Up to and including the line with "return m.bump(lines, 0.01, 0.25).m", reproduce the listing below exactly, beginning at its first line.

..........

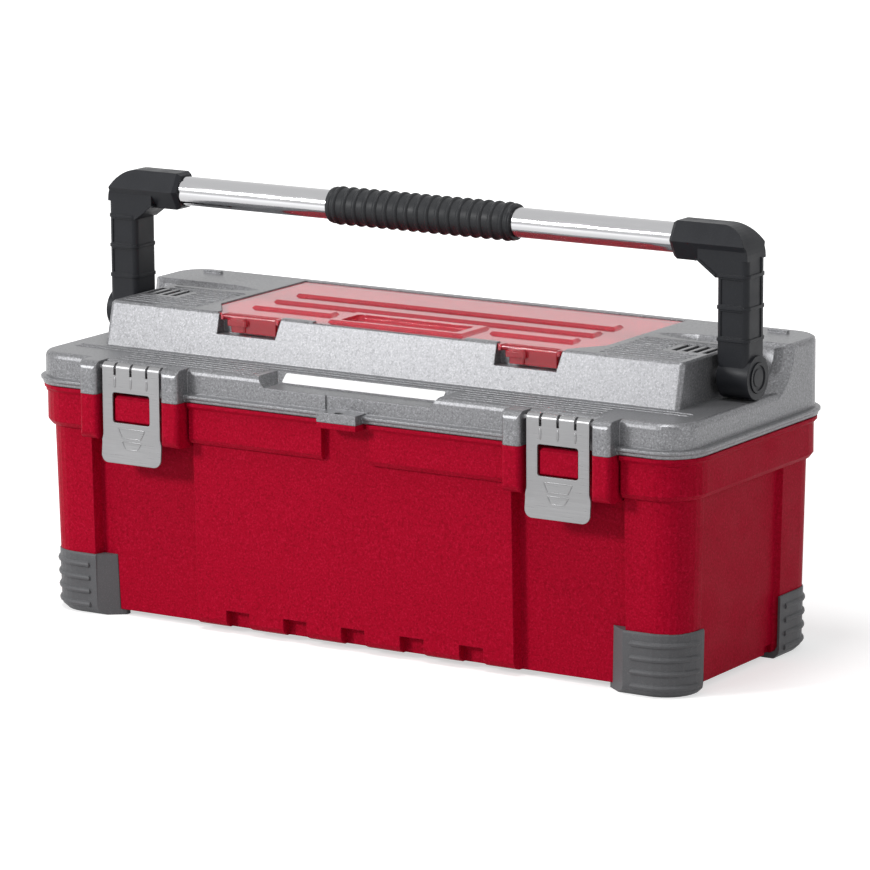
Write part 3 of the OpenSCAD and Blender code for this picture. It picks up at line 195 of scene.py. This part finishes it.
def bar_metal():
    m = Mat("bar_metal", (0.50, 0.50, 0.51), 0.14, 1.0)
    lines = m.noise(900, 3.0, 0.6, stretch=(1, 0.02, 0.02))
    m.tint(m.ramp(m.noise(20, 4.0), 0.5, 0.8, 0, 0.25), (0.50, 0.50, 0.52))
    m.roughness(m.noise(300, 3.0, 0.6, stretch=(0.1, 1, 1)), 0.06, 0.18)
    return m.bump(lines, 0.01, 0.25).m


def plain_steel(name, color, rough):
    m = Mat(name, color, rough, 0.85)
    m.edges(0.4)
    scuff = m.noise(120, 5.0, 0.65)
    m.tint(m.ramp(scuff, 0.5, 0.75, 0, 0.4), tuple(c * 0.7 for c in color))
    m.roughness(scuff, rough - 0.1, rough + 0.12)
    return m.bump(m.noise(900, 2.0), 0.03, 0.3).m


def clear_red(name, color, rough, trans):
    m = Mat(name, color, rough, Transmission_Weight=trans, IOR=1.46, Specular_IOR_Level=0.5)
    m.edges(0.9)
    m.tint(m.ramp(m.noise(12, 3.0), 0.4, 0.75, 0, 0.2), tuple(min(1, c * 1.1) for c in color))
    m.roughness(m.noise(80, 3.0), rough - 0.03, rough + 0.05)
    return m.bump(m.noise(160, 2.0), 0.02, 0.2).m


def bin_plastic():
    m = Mat("bin_plastic", (0.50, 0.006, 0.045), 0.3)
    m.edges(0.6)
    m.tint(m.ramp(m.noise(60, 3.0), 0.45, 0.7, 0, 0.25), (0.36, 0.004, 0.03))
    m.roughness(m.noise(90, 2.0), 0.24, 0.36)
    return m.bump(m.noise(1200, 2.0), 0.04, 0.3).m


def label_white():
    m = Mat("white_label", (0.92, 0.92, 0.92), 0.22, Coat_Weight=0.4, Coat_Roughness=0.1)
    m.edges(0.4)
    m.tint(m.ramp(m.noise(25, 3.0), 0.5, 0.8, 0, 0.3), (0.78, 0.78, 0.80))
    m.roughness(m.noise(50, 3.0), 0.18, 0.28)
    return m.bump(m.noise(500, 2.0), 0.02, 0.2).m


def grip_rubber():
    m = Mat("grip_rubber", (0.012, 0.013, 0.015), 0.45, Specular_IOR_Level=0.25)
    m.edges(0.5)
    grain = m.noise(1600, 2.0, 0.6)
    m.tint(m.ramp(grain, 0.52, 0.72, 0, 0.5), (0.045, 0.046, 0.05))
    m.roughness(m.noise(70, 3.0), 0.42, 0.58)
    return m.bump(grain, 0.06, 0.5).m


MATS = {
    "red_plastic": red_plastic(),
    "silver_plastic": silver_plastic(),
    "foot_plastic": dark_plastic("foot_plastic", (0.100, 0.101, 0.106), (0.19, 0.19, 0.20), 0.5),
    "dark_plastic": dark_plastic("dark_plastic", (0.013, 0.014, 0.017), (0.030, 0.031, 0.036), 0.4),
    "tray_plastic": dark_plastic("tray_plastic", (0.05, 0.05, 0.055), (0.09, 0.09, 0.1), 0.5),
    "latch_steel": latch_steel(),
    "bar_metal": bar_metal(),
    "pin_steel": plain_steel("pin_steel", (0.50, 0.50, 0.51), 0.35),
    "link_steel": plain_steel("link_steel", (0.44, 0.45, 0.46), 0.4),
    "clear_red_plastic": clear_red("clear_red_plastic", (0.92, 0.12, 0.17), 0.10, 0.72),
    "latch_red_plastic": clear_red("latch_red_plastic", (0.62, 0.012, 0.035), 0.12, 0.6),
    "bin_plastic": bin_plastic(),
    "white_label": label_white(),
    "grip_rubber": grip_rubber(),
}

for sub in frame["record"]["subparts"]:
    ob = NODES[sub["node"]]
    ob.data.materials.clear()
    ob.data.materials.append(MATS[sub["material_slot"]])


# ---------------------------------------------------------------- small raised detail

def strip_mesh(name, strips, body, slot):
    """Low half-round strips: each is (centre, run direction, length, up, width, height), in mm."""
    verts, faces = [], []
    sunk = 0.12
    profile = [(-0.5, 0.0), (-0.36, 0.62), (-0.15, 0.95), (0.15, 0.95), (0.36, 0.62), (0.5, 0.0)]
    for c, run, length, up, width, height in strips:
        c, run, up = Vector(c), Vector(run).normalized(), Vector(up).normalized()
        across = up.cross(run)
        end = min(1.2 * width, length / 3)
        stations = [(-length / 2, 0.0), (-length / 2 + end * 0.4, 0.7), (-length / 2 + end, 1.0),
                    (length / 2 - end, 1.0), (length / 2 - end * 0.4, 0.7), (length / 2, 0.0)]
        rings = []
        for s, k in stations:
            ring = []
            for u, h in profile:
                w = u * width * (0.35 + 0.65 * k)
                z = h * height * k - (sunk if h == 0 else 0)
                ring.append(len(verts))
                verts.append((c + run * s + across * w + up * z) * MM)
            rings.append(ring)
        n = len(profile)
        for a, b in zip(rings, rings[1:]):
            for i in range(n):
                j = (i + 1) % n
                faces.append((a[i], a[j], b[j], b[i]))
        faces.append(tuple(reversed(rings[0])))
        faces.append(tuple(rings[-1]))
    me = bpy.data.meshes.new(name)
    me.from_pydata([tuple(v) for v in verts], [], faces)
    me.validate()
    me.update()
    ob = bpy.data.objects.new(name, me)
    bpy.context.scene.collection.objects.link(ob)
    bpy.context.view_layer.objects.active = ob
    me.shade_smooth()
    me.set_sharp_from_angle(angle=math.radians(50))
    me.materials.append(MATS[slot])
    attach(ob, body)
    return ob


X, Y, Z = Vector((1, 0, 0)), Vector((0, 1, 0)), Vector((0, 0, 1))


def span(x0, x1, y, z):
    """A rib along X on a level face."""
    width, height = 3.0, 0.9
    return ((x0 + x1) / 2, y, z), X, abs(x1 - x0), Z, width, height


def lid_ribs():
    """Fine ribs on the lid: on the ledge in front of the housing, and round the slots beside each arm."""
    ledge_z, top_z = 225.0, 262.0
    recess_x, sleeve_x, ledge_x = 95, 236, 300
    cover_x, slots_x, front_x, rear_x = 197, 238, 274, 272
    out = []
    for y in (-111, -103.5, -96, -88.5):
        for s in (-1, 1):
            out.append(span(s * recess_x, s * sleeve_x, y, ledge_z))
    for y in (-81, -73.5):
        out.append(span(-ledge_x, ledge_x, y, ledge_z))
    rows = {front_x: (-46, -38, -30, -22), slots_x: (-14, -6, 2, 10), rear_x: (18, 26)}
    for s in (-1, 1):
        for end, ys in rows.items():
            for y in ys:
                out.append(span(s * cover_x, s * end, y, top_z))
    return strip_mesh("lid_ribs", out, "lid", "silver_plastic")


def outline(points, y):
    """Raised outline through points in the latch's face, as strips from corner to corner."""
    width, height, overlap = 1.1, 0.5, 0.6
    out = []
    for a, b in zip(points, points[1:] + points[:1]):
        a, b = Vector((a[0], y, a[1])), Vector((b[0], y, b[1]))
        out.append((tuple((a + b) / 2), tuple(b - a), (b - a).length + overlap, -Y, width, height))
    return out


def latch_detail(side, s):
    """Pressed detail on a latch: ridges under the slits and two bare trapezoid outlines low down."""
    x, front_y, slit_step = s * 208, -130.0, 58 * 0.28
    ridge_z, ridge_l, ridge_w, ridge_h = 208.5, 9.5, 2.6, 0.8
    out = []
    for i in (-1, 0, 1):
        out.append(((x + i * slit_step, front_y, ridge_z), Z, ridge_l, -Y, ridge_w, ridge_h))
    for z0, z1, low, high in ((161.5, 169.5, 9.5, 13.5), (152.0, 158.5, 6.0, 10.0)):
        out += outline([(x - low, z0), (x + low, z0), (x + high, z1), (x - high, z1)], front_y)
    return strip_mesh("latch_ribs_" + side, out, "front_latch_" + side, "latch_steel")


def panel_tops():
    """Closes the tub above its sunk panels: a shelf from the panel's wall out to the wall under the collar."""
    shelf_z, shelf_top, chamfer = 161.9, 164.4, 0.8
    verts, faces = [], []

    def shelf(inner, outer, start, end, place):
        step = chamfer if outer > inner else -chamfer
        profile = [(inner, shelf_z), (inner, shelf_top - chamfer), (inner + step, shelf_top),
                   (outer, shelf_top), (outer, shelf_z)]
        first, n = len(verts), len(profile)
        for t in (start, end):
            verts.extend(Vector(place(t, d, z)) * MM for d, z in profile)
        faces.append(tuple(range(first, first + n)))
        faces.append(tuple(reversed(range(first + n, first + 2 * n))))
        for i in range(n):
            j = (i + 1) % n
            faces.append((first + i, first + n + i, first + n + j, first + j))

    rear_y, rear_x = (101.9, 112.2), (154.6, 261.4)
    side_x, side_y = (305.4, 310.2), (-78.6, 51.6)
    for s in (-1, 1):
        shelf(*rear_y, s * rear_x[0], s * rear_x[1], lambda t, d, z: (t, d, z))
        shelf(s * side_x[0], s * side_x[1], *side_y, lambda t, d, z: (d, t, z))
    me = bpy.data.meshes.new("panel_tops")
    me.from_pydata([tuple(v) for v in verts], [], faces)
    me.validate()
    bm = bmesh.new()
    bm.from_mesh(me)
    bmesh.ops.recalc_face_normals(bm, faces=bm.faces)
    bm.to_mesh(me)
    bm.free()
    ob = bpy.data.objects.new("panel_tops", me)
    bpy.context.scene.collection.objects.link(ob)
    me.materials.append(MATS["red_plastic"])
    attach(ob, "base")


panel_tops()
lid_ribs()
latch_detail("left", -1)
latch_detail("right", 1)


# ---------------------------------------------------------------- floor and light

def light_path_or(nt):
    """1 for camera, glossy and transmission rays, else 0."""
    lp = nt.nodes.new("ShaderNodeLightPath")
    a = nt.nodes.new("ShaderNodeMath")
    a.operation = "MAXIMUM"
    nt.links.new(lp.outputs["Is Camera Ray"], a.inputs[0])
    nt.links.new(lp.outputs["Is Glossy Ray"], a.inputs[1])
    b = nt.nodes.new("ShaderNodeMath")
    b.operation = "MAXIMUM"
    nt.links.new(a.outputs[0], b.inputs[0])
    nt.links.new(lp.outputs["Is Transmission Ray"], b.inputs[1])
    return b.outputs[0]


def make_floor():
    """A plain floor that takes the shadow and fades to white away from the box."""
    me = bpy.data.meshes.new("floor")
    r = 40.0
    me.from_pydata([(-r, -r, 0), (r, -r, 0), (r, r, 0), (-r, r, 0)], [], [(0, 1, 2, 3)])
    ob = bpy.data.objects.new("floor", me)
    bpy.context.scene.collection.objects.link(ob)
    m = bpy.data.materials.new("floor")
    m.use_nodes = True
    nt = m.node_tree
    p = nt.nodes["Principled BSDF"]
    p.inputs["Base Color"].default_value = (0.62, 0.62, 0.62, 1)
    p.inputs["Roughness"].default_value = 0.9
    p.inputs["Specular IOR Level"].default_value = 0.1
    em = nt.nodes.new("ShaderNodeEmission")
    em.inputs["Color"].default_value = (1, 1, 1, 1)
    geo = nt.nodes.new("ShaderNodeNewGeometry")
    length = nt.nodes.new("ShaderNodeVectorMath")
    length.operation = "LENGTH"
    nt.links.new(geo.outputs["Position"], length.inputs[0])
    far = nt.nodes.new("ShaderNodeMapRange")
    far.inputs["From Min"].default_value = 0.35
    far.inputs["From Max"].default_value = 1.6
    far.inputs["To Min"].default_value = 0.58
    far.inputs["To Max"].default_value = 1.0
    nt.links.new(length.outputs["Value"], far.inputs["Value"])
    k = nt.nodes.new("ShaderNodeMath")
    k.operation = "MULTIPLY"
    nt.links.new(far.outputs["Result"], k.inputs[1])
    nt.links.new(light_path_or(nt), k.inputs[0])
    nt.links.new(k.outputs[0], em.inputs["Strength"])
    add = nt.nodes.new("ShaderNodeAddShader")
    nt.links.new(p.outputs[0], add.inputs[0])
    nt.links.new(em.outputs[0], add.inputs[1])
    nt.links.new(add.outputs[0], nt.nodes["Material Output"].inputs["Surface"])
    me.materials.append(m)


def area_light(name, az, el, dist, size, energy):
    """A round lamp that looks at the middle of the box. az is taken from the front, positive to the right."""
    a, e = math.radians(az), math.radians(el)
    d = Vector((math.sin(a) * math.cos(e), -math.cos(a) * math.cos(e), math.sin(e)))
    data = bpy.data.lights.new(name, "AREA")
    data.shape = "DISK"
    data.size = size
    data.energy = energy
    ob = bpy.data.objects.new(name, data)
    middle = Vector((0, 0, 0.15))
    ob.location = middle + d * dist
    ob.rotation_mode = "QUATERNION"
    ob.rotation_quaternion = (-d).to_track_quat("-Z", "Y")
    bpy.context.scene.collection.objects.link(ob)


def make_world():
    """White to the camera and in reflections, and a soft even light on the object."""
    w = bpy.data.worlds.new("world")
    bpy.context.scene.world = w
    w.use_nodes = True
    nt = w.node_tree
    bg = nt.nodes["Background"]
    bg.inputs["Color"].default_value = (1, 1, 1, 1)
    mix = nt.nodes.new("ShaderNodeMapRange")
    mix.inputs["To Min"].default_value = 0.40
    mix.inputs["To Max"].default_value = 1.0
    nt.links.new(light_path_or(nt), mix.inputs["Value"])
    nt.links.new(mix.outputs["Result"], bg.inputs["Strength"])


make_floor()
make_world()
area_light("key", -34, 24, 3.2, 0.6, 50)
area_light("top", -10, 74, 3.0, 1.2, 40)
area_light("fill", 80, 18, 3.6, 2.0, 12)

scene = bpy.context.scene
scene.view_settings.view_transform = "Standard"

..........

__Solution to the exercise__
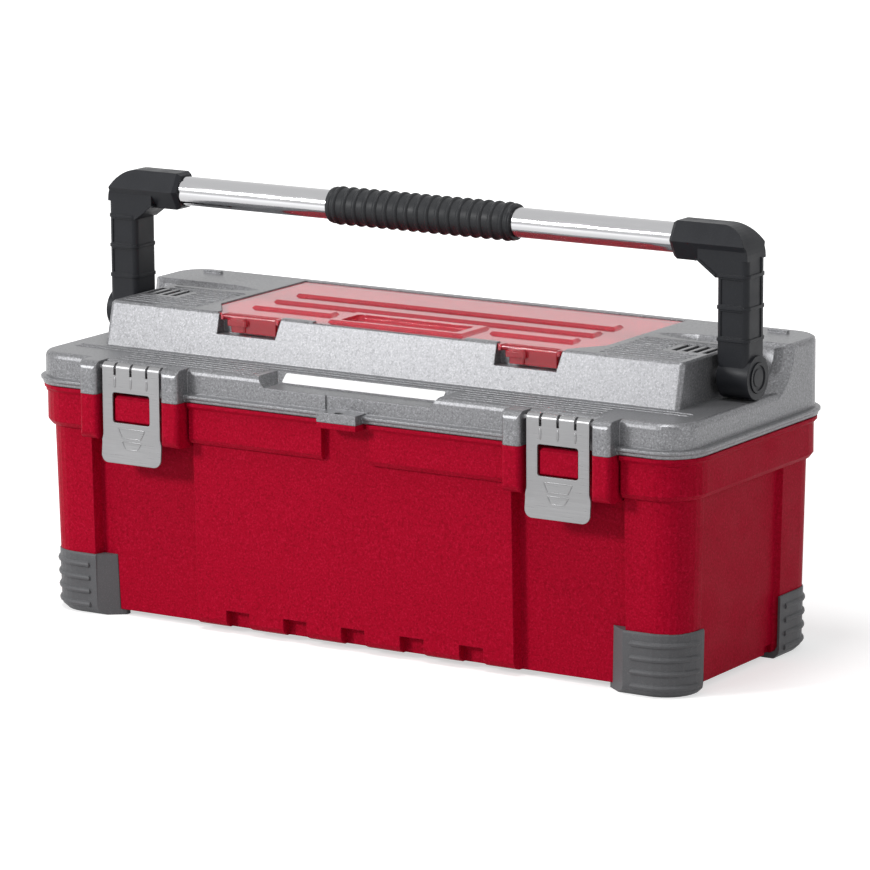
Write part 3 of the OpenSCAD and Blender code for this picture. It picks up at line 195 of scene.py. This part finishes it.
def bar_metal():
    m = Mat("bar_metal", (0.50, 0.50, 0.51), 0.14, 1.0)
    lines = m.noise(900, 3.0, 0.6, stretch=(1, 0.02, 0.02))
    m.tint(m.ramp(m.noise(20, 4.0), 0.5, 0.8, 0, 0.25), (0.50, 0.50, 0.52))
    m.roughness(m.noise(300, 3.0, 0.6, stretch=(0.1, 1, 1)), 0.06, 0.18)
    return m.bump(lines, 0.01, 0.25).m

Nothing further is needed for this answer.